PRIOR AND RELATED CRIMINAL HISTORY
At the punishment phase of trial, the State introduced evidence reflecting Foster's prior convictions for credit card abuse, an aggravated robbery committed on June 16, 1976, an aggravated robbery committed on June 21, 1976, and an aggravated robbery committed on June 22, 1976.
After the instant conviction and sentence of death, Foster was transported to the custody of the Texas Department of Corrections. In July 1986, Foster was transported to the Stephens County Jail in Breckenridge, Texas, to stand trial on kidnapping charges stemming from the bank-hostage situation.
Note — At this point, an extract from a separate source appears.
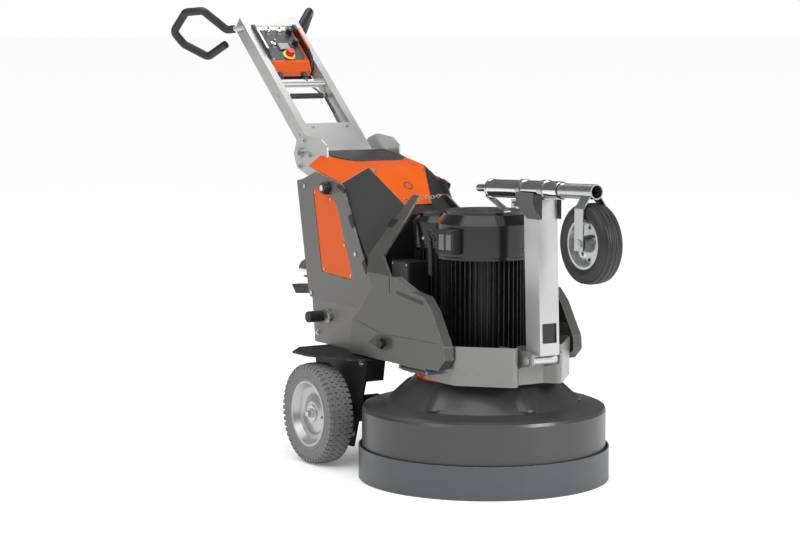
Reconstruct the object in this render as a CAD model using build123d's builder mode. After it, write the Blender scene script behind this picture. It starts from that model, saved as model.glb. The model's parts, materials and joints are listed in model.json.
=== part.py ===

On August 3, 1986, Foster, accompanied by a female inmate, managed to escape from the jail with the use of a knife. The female inmate surrendered the following day, while Foster eluded an intensive manhunt for him. On August 7th, Foster carjacked a pickup truck from a teenager at gunpoint. While driving through a roadblock authorities had set up, the rear tires of the pickup truck were shot out. Authorities pursued Foster for several miles, then were able to apprehend him. On August 25, 1986, Foster pled no contest to four aggravated kidnapping charges relating to the bank-hostage situation and received four life sentences.
DRUGS AND/OR ALCOHOL
Although evidence was presented at the punishment phase of trial reflecting that Foster had sought treatment for a drug problem upon his return from serving in Vietnam, no evidence was presented demonstrating that the instant offense was directly attributable to drug or alcohol use.
05/25/2000 James Edward Clayton (Taylor County)
05/31/2000 Robert Earl Carter (Burleson County)
06/01/2000 Ricky Nolen McGinn (Brown County)
06/12/2000 Thomas Wayne Mason (Smith County)
06/14/2000 Leonard Uresti Rojas (Johnson County)
If this execution is carried out, it will be the 216th execution since executions resumed in Texas in December 1982 and the 52nd since Attorney General Cornyn took office. This case is being handled by Assistant Attorney General Tommy Skaggs of the Capital Litigation Division.